Restate the records below word for word.
+++ INPUT DATA
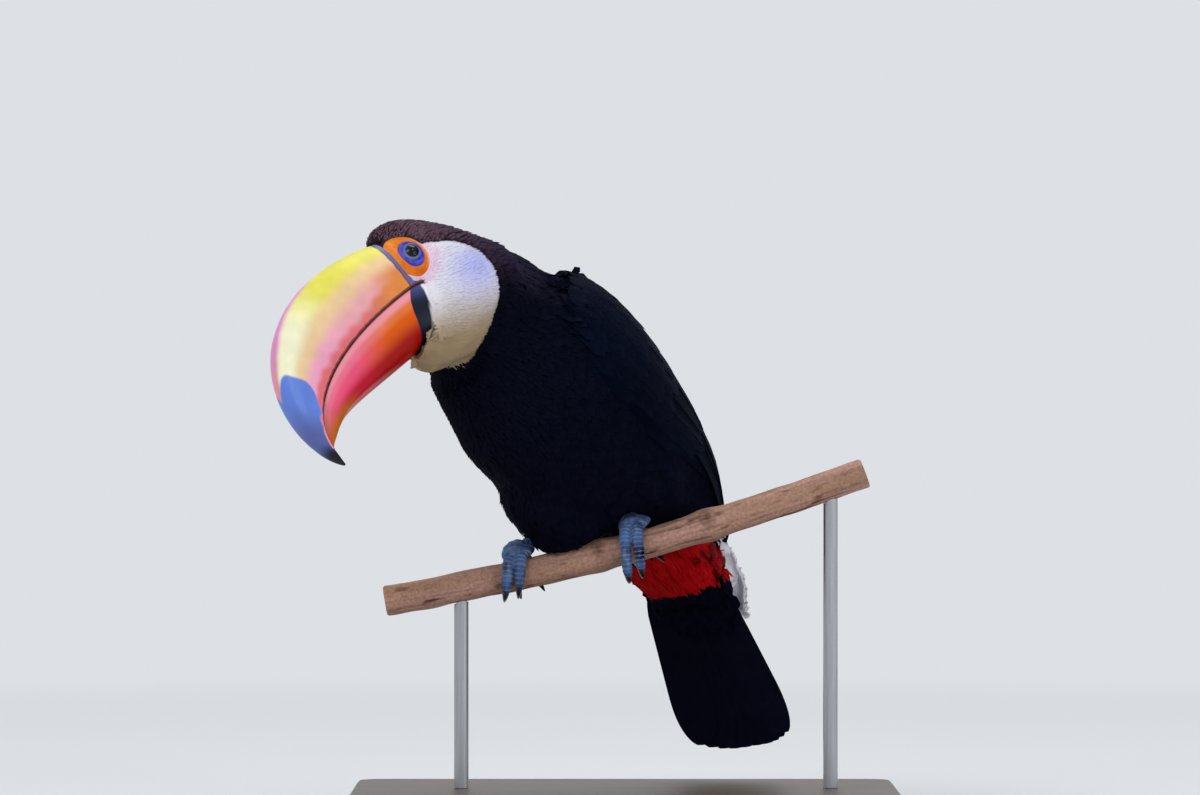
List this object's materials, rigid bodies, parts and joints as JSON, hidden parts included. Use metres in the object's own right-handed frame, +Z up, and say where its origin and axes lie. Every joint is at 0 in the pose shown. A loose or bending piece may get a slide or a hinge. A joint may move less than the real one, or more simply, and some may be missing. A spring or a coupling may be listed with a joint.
{
  "type": "toco toucan",
  "caption": "Life-size still toco toucan gripping a short cut branch, held up by a plain display stand with a flat base and rods.",
  "frame": {"origin": "centre of the underside of the stand's base", "axes": "+Z up; the perch runs along X, rising towards +X; the bird sits on it facing -X, turned towards -Y"},
  "size_m": [0.3395, 0.252, 0.3251],
  "materials": {
    "black_feather": "soft overlapping feathers, blue-black with a faint gloss",
    "crown_feather": "short loose feathers, brown-black",
    "white_feather": "short hair-like feathers, white with a lilac shade",
    "red_feather": "long loose feathers, deep red",
    "upper_bill": "smooth horn, yellow and orange with a slate-blue to black tip",
    "lower_bill": "smooth horn, orange and red",
    "eye": "wet and glossy, dark, in a blue-violet ring of skin",
    "foot": "scaled skin, grey-blue",
    "claw": "smooth black horn",
    "bark": "thin smooth bark with knots and fine cracks",
    "stand_wood": "satin varnished dark wood",
    "stand_steel": "satin steel rod"
  },
  "bodies": {
    "root": {"stand_base": "stand_wood", "stand_rod_left": "stand_steel", "stand_rod_right": "stand_steel", "perch": "bark", "bill_upper": "upper_bill", "bill_lower": "lower_bill", "eye_left": "eye", "eye_right": "eye", "head": "white_feather", "neck": "crown_feather", "trunk": "black_feather", "wing_left": "black_feather", "wing_right": "black_feather", "tail": "black_feather", "undertail_coverts": "red_feather", "uppertail_coverts": "white_feather", "thigh_left": "black_feather", "thigh_right": "black_feather", "leg_left": "foot", "leg_right": "foot", "toe_left_1": "foot", "toe_left_2": "foot", "toe_left_3": "foot", "toe_left_4": "foot", "toe_right_1": "foot", "toe_right_2": "foot", "toe_right_3": "foot", "toe_right_4": "foot", "claw_left_1": "claw", "claw_left_2": "claw", "claw_left_3": "claw", "claw_left_4": "claw", "claw_right_1": "claw", "claw_right_2": "claw", "claw_right_3": "claw", "claw_right_4": "claw"}
  },
  "joints": []
}
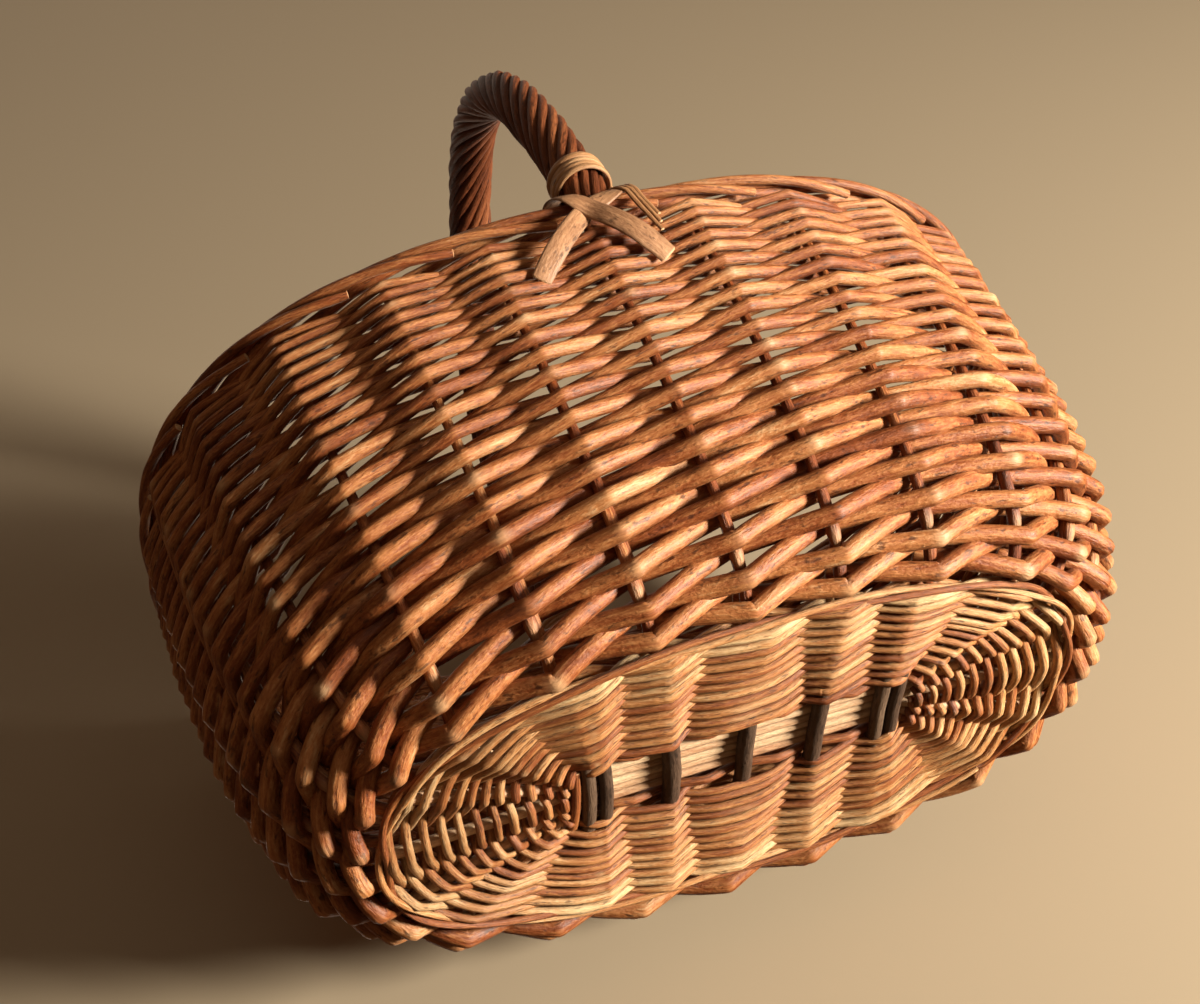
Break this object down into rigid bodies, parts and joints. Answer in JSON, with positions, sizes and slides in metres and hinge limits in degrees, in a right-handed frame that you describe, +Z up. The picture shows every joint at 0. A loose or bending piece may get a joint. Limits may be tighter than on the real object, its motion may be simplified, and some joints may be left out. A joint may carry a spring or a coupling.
{
  "type": "willow picnic basket",
  "caption": "Oval open willow basket with a woven base, flared pairing-weave wall, rolled border and a fixed roped handle across the middle.",
  "frame": {"origin": "centre of the underside, on the surface that the basket stands on", "axes": "+Z up to the handle, +X along the basket's length, the handle's bow spans Y"},
  "size_m": [0.424, 0.317, 0.3882],
  "materials": {
    "bark_sticks": "matt bark-brown willow",
    "pale_sticks": "buff willow, thin varnish",
    "base_weavers": "varnished willow, buff to red-brown",
    "siding_weavers": "varnished red-brown willow",
    "stakes": "varnished dark red-brown willow",
    "border_rods": "varnished red-brown willow",
    "handle_rods": "varnished dark brown willow",
    "skein": "golden split willow skein",
    "split_bands": "flat split willow, tan"
  },
  "bodies": {
    "root": {"short_stick_1": "bark_sticks", "short_stick_2": "bark_sticks", "short_stick_3": "bark_sticks", "short_stick_4": "bark_sticks", "short_stick_5": "bark_sticks", "short_stick_6": "bark_sticks", "short_stick_7": "bark_sticks", "long_stick_1": "pale_sticks", "long_stick_2": "pale_sticks", "long_stick_3": "pale_sticks", "long_stick_4": "pale_sticks", "long_stick_5": "pale_sticks", "base_weave": "base_weavers", "base_edge_rod": "base_weavers", "upsett": "siding_weavers", "siding_band_1": "siding_weavers", "siding_band_2": "siding_weavers", "siding_band_3": "siding_weavers", "siding_band_4": "siding_weavers", "stake_1": "stakes", "stake_2": "stakes", "stake_3": "stakes", "stake_4": "stakes", "stake_5": "stakes", "stake_6": "stakes", "stake_7": "stakes", "stake_8": "stakes", "stake_9": "stakes", "stake_10": "stakes", "stake_11": "stakes", "stake_12": "stakes", "stake_13": "stakes", "stake_14": "stakes", "stake_15": "stakes", "stake_16": "stakes", "stake_17": "stakes", "stake_18": "stakes", "stake_19": "stakes", "stake_20": "stakes", "stake_21": "stakes", "stake_22": "stakes", "stake_23": "stakes", "stake_24": "stakes", "stake_25": "stakes", "stake_26": "stakes", "border": "border_rods", "handle_core": "handle_rods", "handle_roping": "handle_rods", "collar_front": "skein", "collar_rear": "skein", "cross_band_front_left": "split_bands", "cross_band_front_right": "split_bands", "cross_band_rear_left": "split_bands", "cross_band_rear_right": "split_bands"}
  },
  "joints": []
}
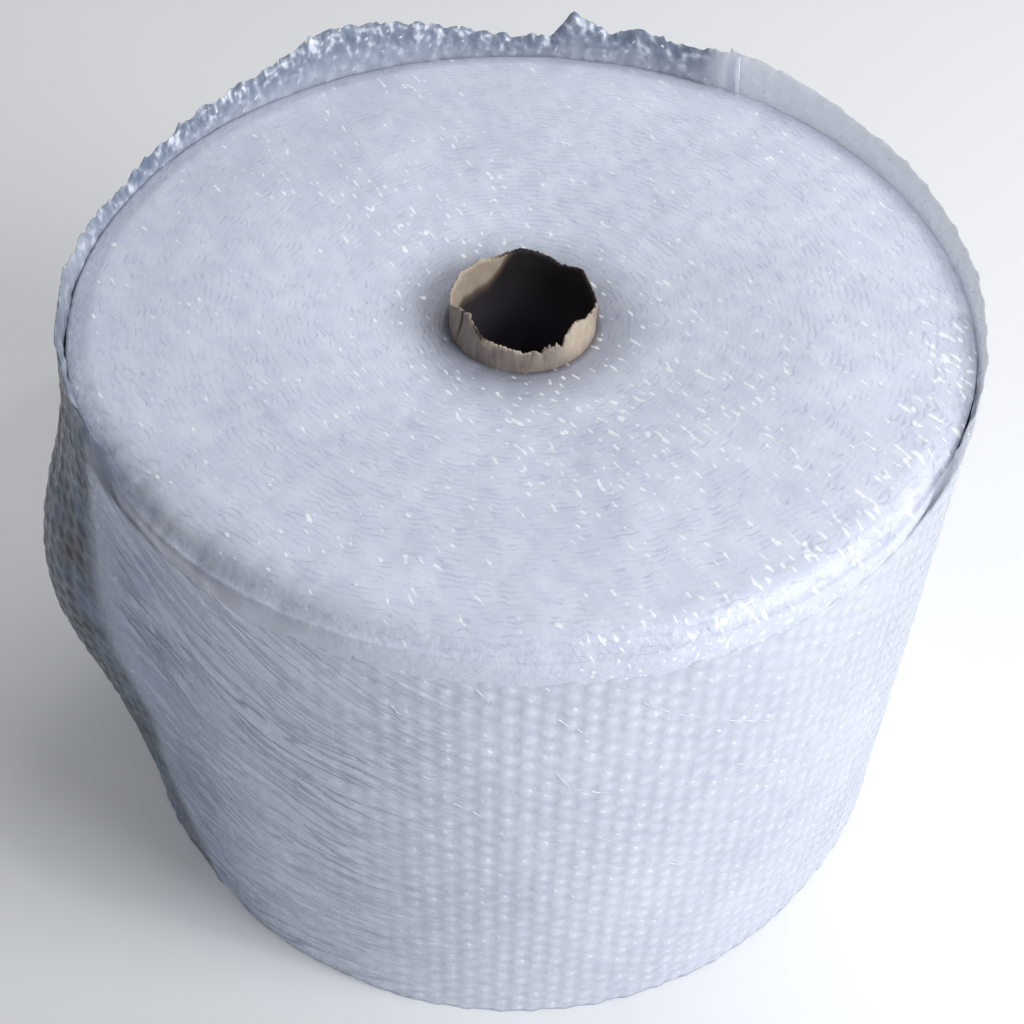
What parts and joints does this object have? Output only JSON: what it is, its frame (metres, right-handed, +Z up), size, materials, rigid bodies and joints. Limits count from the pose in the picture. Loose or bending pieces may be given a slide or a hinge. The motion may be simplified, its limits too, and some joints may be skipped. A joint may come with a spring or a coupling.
{
  "type": "bubble wrap roll",
  "caption": "Roll of small-bubble cushioning film wound on a paper core tube, standing on one end, with a slack last turn and a torn core rim.",
  "frame": {"origin": "centre of the core tube at the end that the roll stands on", "axes": "+Z up along the core; the slack pocket of the last turn bulges towards -X; -Y is the front"},
  "size_m": [0.5237, 0.4829, 0.3806],
  "materials": {
    "bubble_film": "clear polyethylene film, milky where its turns lie together",
    "core_board": "matt kraft board, cream inside"
  },
  "bodies": {
    "root": {"bubble_web": "bubble_film", "core_tube": "core_board"}
  },
  "joints": []
}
++++++
> [THE COMPLETED TASK]
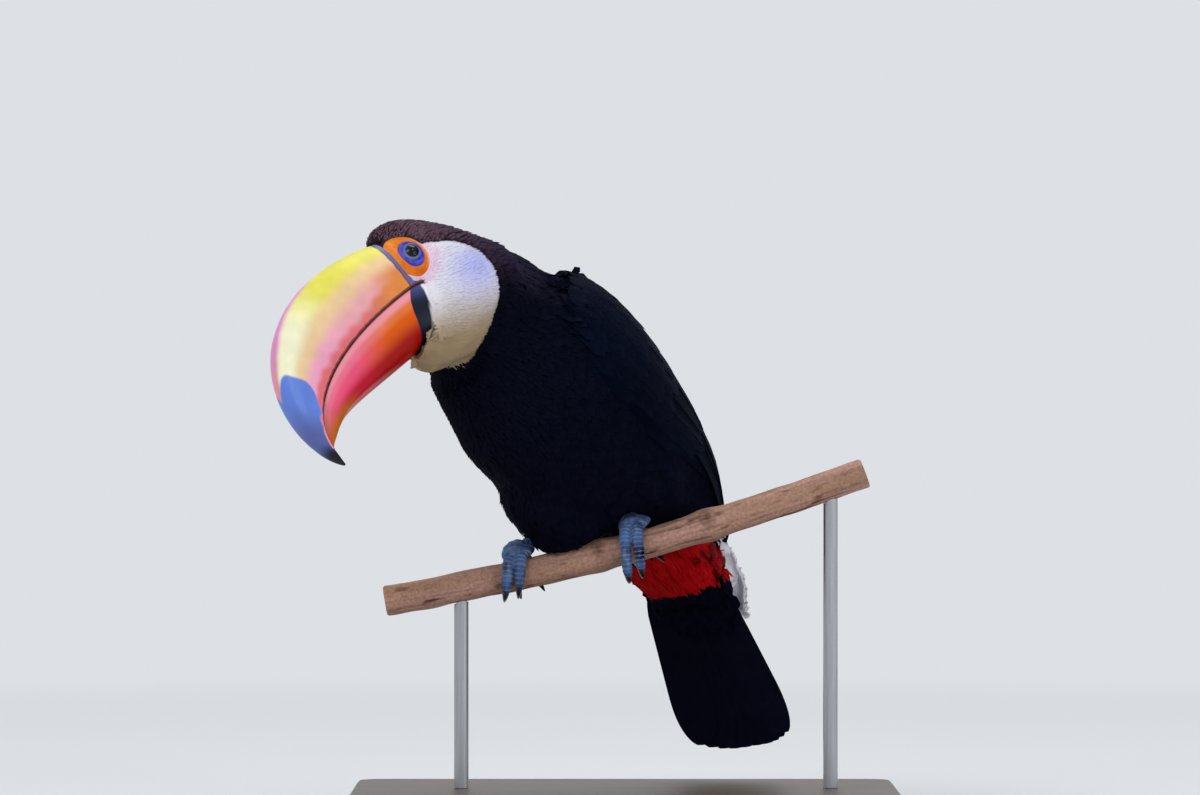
List this object's materials, rigid bodies, parts and joints as JSON, hidden parts included. Use metres in the object's own right-handed frame, +Z up, and say where its origin and axes lie. Every joint is at 0 in the pose shown. A loose or bending piece may get a slide or a hinge. A joint may move less than the real one, or more simply, and some may be missing. A spring or a coupling may be listed with a joint.
{
  "type": "toco toucan",
  "caption": "Life-size still toco toucan gripping a short cut branch, held up by a plain display stand with a flat base and rods.",
  "frame": {"origin": "centre of the underside of the stand's base", "axes": "+Z up; the perch runs along X, rising towards +X; the bird sits on it facing -X, turned towards -Y"},
  "size_m": [0.3395, 0.252, 0.3251],
  "materials": {
    "black_feather": "soft overlapping feathers, blue-black with a faint gloss",
    "crown_feather": "short loose feathers, brown-black",
    "white_feather": "short hair-like feathers, white with a lilac shade",
    "red_feather": "long loose feathers, deep red",
    "upper_bill": "smooth horn, yellow and orange with a slate-blue to black tip",
    "lower_bill": "smooth horn, orange and red",
    "eye": "wet and glossy, dark, in a blue-violet ring of skin",
    "foot": "scaled skin, grey-blue",
    "claw": "smooth black horn",
    "bark": "thin smooth bark with knots and fine cracks",
    "stand_wood": "satin varnished dark wood",
    "stand_steel": "satin steel rod"
  },
  "bodies": {
    "root": {"stand_base": "stand_wood", "stand_rod_left": "stand_steel", "stand_rod_right": "stand_steel", "perch": "bark", "bill_upper": "upper_bill", "bill_lower": "lower_bill", "eye_left": "eye", "eye_right": "eye", "head": "white_feather", "neck": "crown_feather", "trunk": "black_feather", "wing_left": "black_feather", "wing_right": "black_feather", "tail": "black_feather", "undertail_coverts": "red_feather", "uppertail_coverts": "white_feather", "thigh_left": "black_feather", "thigh_right": "black_feather", "leg_left": "foot", "leg_right": "foot", "toe_left_1": "foot", "toe_left_2": "foot", "toe_left_3": "foot", "toe_left_4": "foot", "toe_right_1": "foot", "toe_right_2": "foot", "toe_right_3": "foot", "toe_right_4": "foot", "claw_left_1": "claw", "claw_left_2": "claw", "claw_left_3": "claw", "claw_left_4": "claw", "claw_right_1": "claw", "claw_right_2": "claw", "claw_right_3": "claw", "claw_right_4": "claw"}
  },
  "joints": []
}
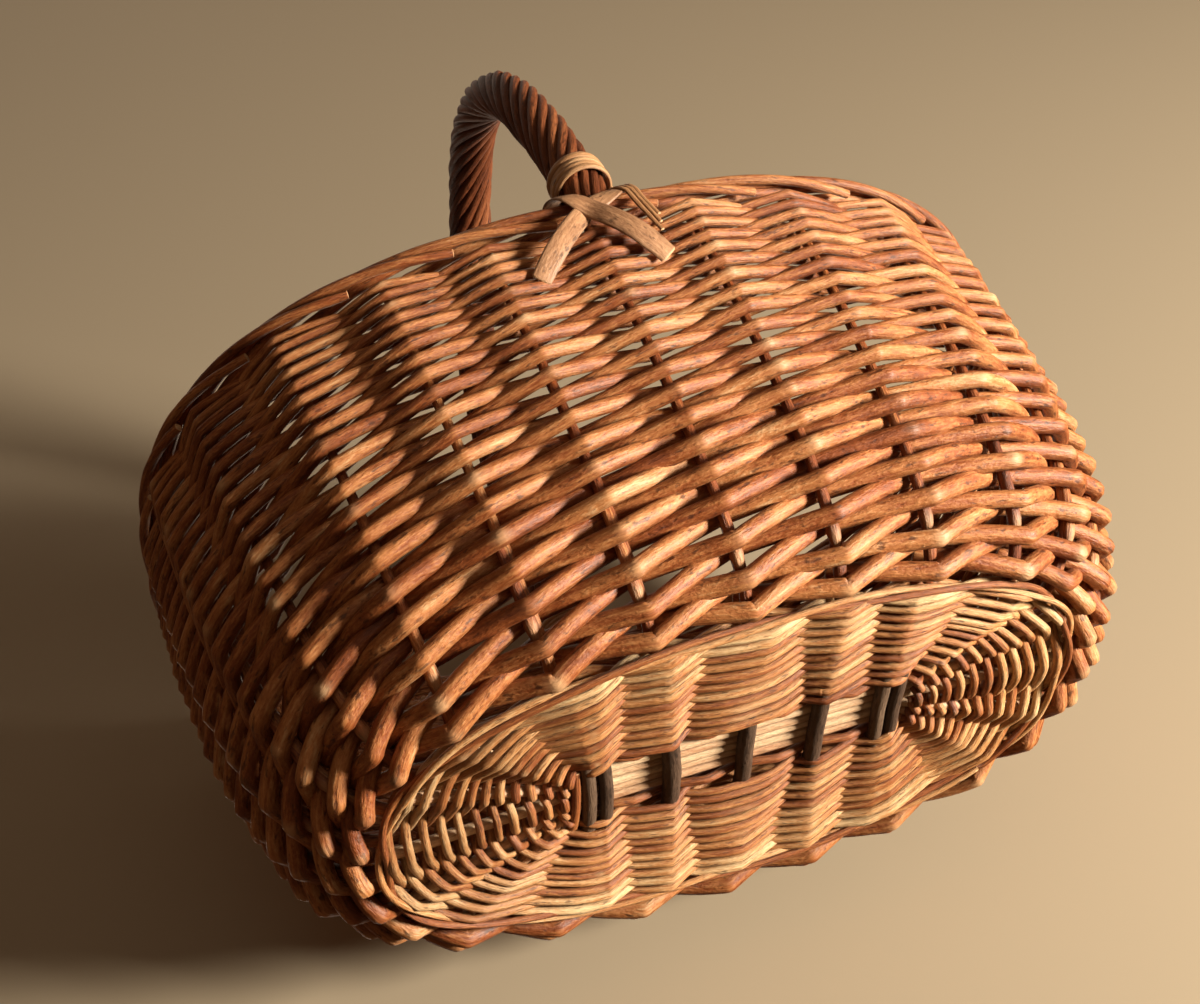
Break this object down into rigid bodies, parts and joints. Answer in JSON, with positions, sizes and slides in metres and hinge limits in degrees, in a right-handed frame that you describe, +Z up. The picture shows every joint at 0. A loose or bending piece may get a joint. Limits may be tighter than on the real object, its motion may be simplified, and some joints may be left out. A joint may carry a spring or a coupling.
{
  "type": "willow picnic basket",
  "caption": "Oval open willow basket with a woven base, flared pairing-weave wall, rolled border and a fixed roped handle across the middle.",
  "frame": {"origin": "centre of the underside, on the surface that the basket stands on", "axes": "+Z up to the handle, +X along the basket's length, the handle's bow spans Y"},
  "size_m": [0.424, 0.317, 0.3882],
  "materials": {
    "bark_sticks": "matt bark-brown willow",
    "pale_sticks": "buff willow, thin varnish",
    "base_weavers": "varnished willow, buff to red-brown",
    "siding_weavers": "varnished red-brown willow",
    "stakes": "varnished dark red-brown willow",
    "border_rods": "varnished red-brown willow",
    "handle_rods": "varnished dark brown willow",
    "skein": "golden split willow skein",
    "split_bands": "flat split willow, tan"
  },
  "bodies": {
    "root": {"short_stick_1": "bark_sticks", "short_stick_2": "bark_sticks", "short_stick_3": "bark_sticks", "short_stick_4": "bark_sticks", "short_stick_5": "bark_sticks", "short_stick_6": "bark_sticks", "short_stick_7": "bark_sticks", "long_stick_1": "pale_sticks", "long_stick_2": "pale_sticks", "long_stick_3": "pale_sticks", "long_stick_4": "pale_sticks", "long_stick_5": "pale_sticks", "base_weave": "base_weavers", "base_edge_rod": "base_weavers", "upsett": "siding_weavers", "siding_band_1": "siding_weavers", "siding_band_2": "siding_weavers", "siding_band_3": "siding_weavers", "siding_band_4": "siding_weavers", "stake_1": "stakes", "stake_2": "stakes", "stake_3": "stakes", "stake_4": "stakes", "stake_5": "stakes", "stake_6": "stakes", "stake_7": "stakes", "stake_8": "stakes", "stake_9": "stakes", "stake_10": "stakes", "stake_11": "stakes", "stake_12": "stakes", "stake_13": "stakes", "stake_14": "stakes", "stake_15": "stakes", "stake_16": "stakes", "stake_17": "stakes", "stake_18": "stakes", "stake_19": "stakes", "stake_20": "stakes", "stake_21": "stakes", "stake_22": "stakes", "stake_23": "stakes", "stake_24": "stakes", "stake_25": "stakes", "stake_26": "stakes", "border": "border_rods", "handle_core": "handle_rods", "handle_roping": "handle_rods", "collar_front": "skein", "collar_rear": "skein", "cross_band_front_left": "split_bands", "cross_band_front_right": "split_bands", "cross_band_rear_left": "split_bands", "cross_band_rear_right": "split_bands"}
  },
  "joints": []
}
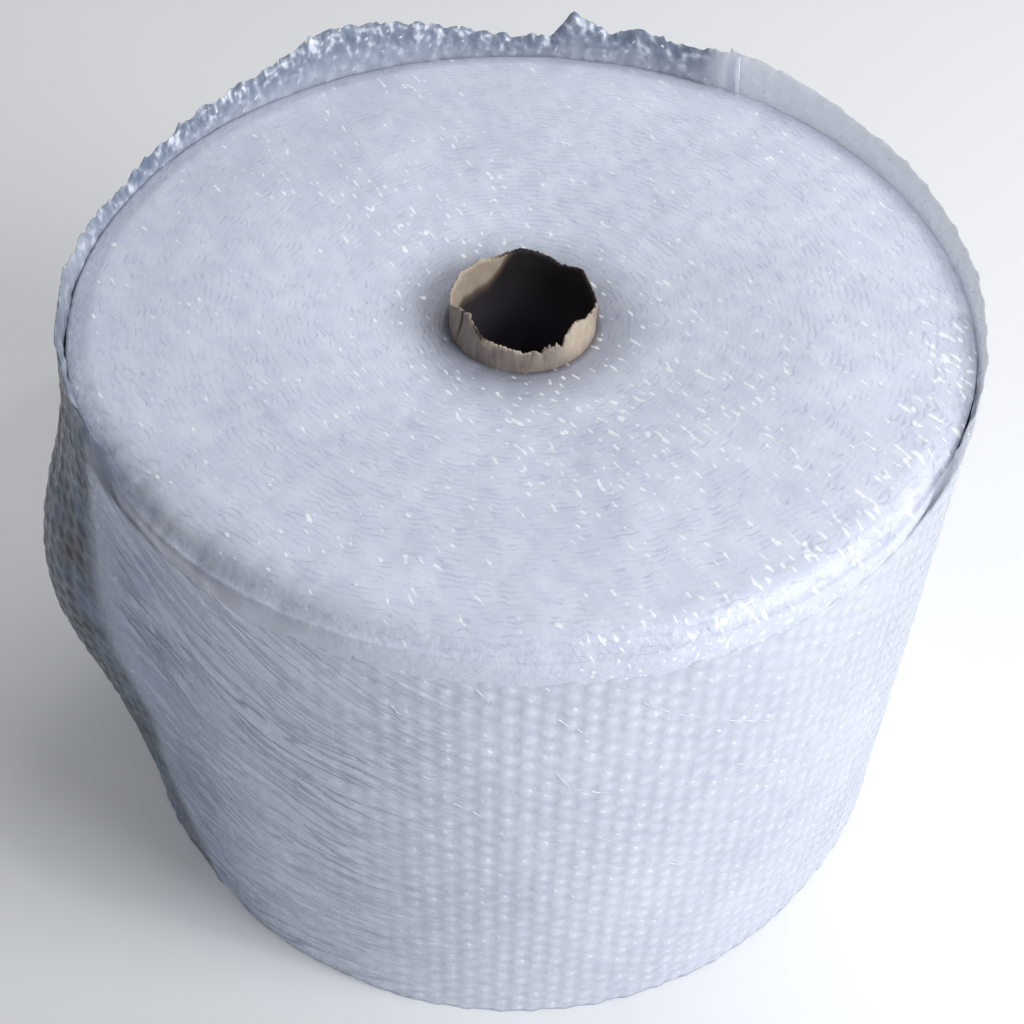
What parts and joints does this object have? Output only JSON: what it is, its frame (metres, right-handed, +Z up), size, materials, rigid bodies and joints. Limits count from the pose in the picture. Loose or bending pieces may be given a slide or a hinge. The motion may be simplified, its limits too, and some joints may be skipped. A joint may come with a spring or a coupling.
{
  "type": "bubble wrap roll",
  "caption": "Roll of small-bubble cushioning film wound on a paper core tube, standing on one end, with a slack last turn and a torn core rim.",
  "frame": {"origin": "centre of the core tube at the end that the roll stands on", "axes": "+Z up along the core; the slack pocket of the last turn bulges towards -X; -Y is the front"},
  "size_m": [0.5237, 0.4829, 0.3806],
  "materials": {
    "bubble_film": "clear polyethylene film, milky where its turns lie together",
    "core_board": "matt kraft board, cream inside"
  },
  "bodies": {
    "root": {"bubble_web": "bubble_film", "core_tube": "core_board"}
  },
  "joints": []
}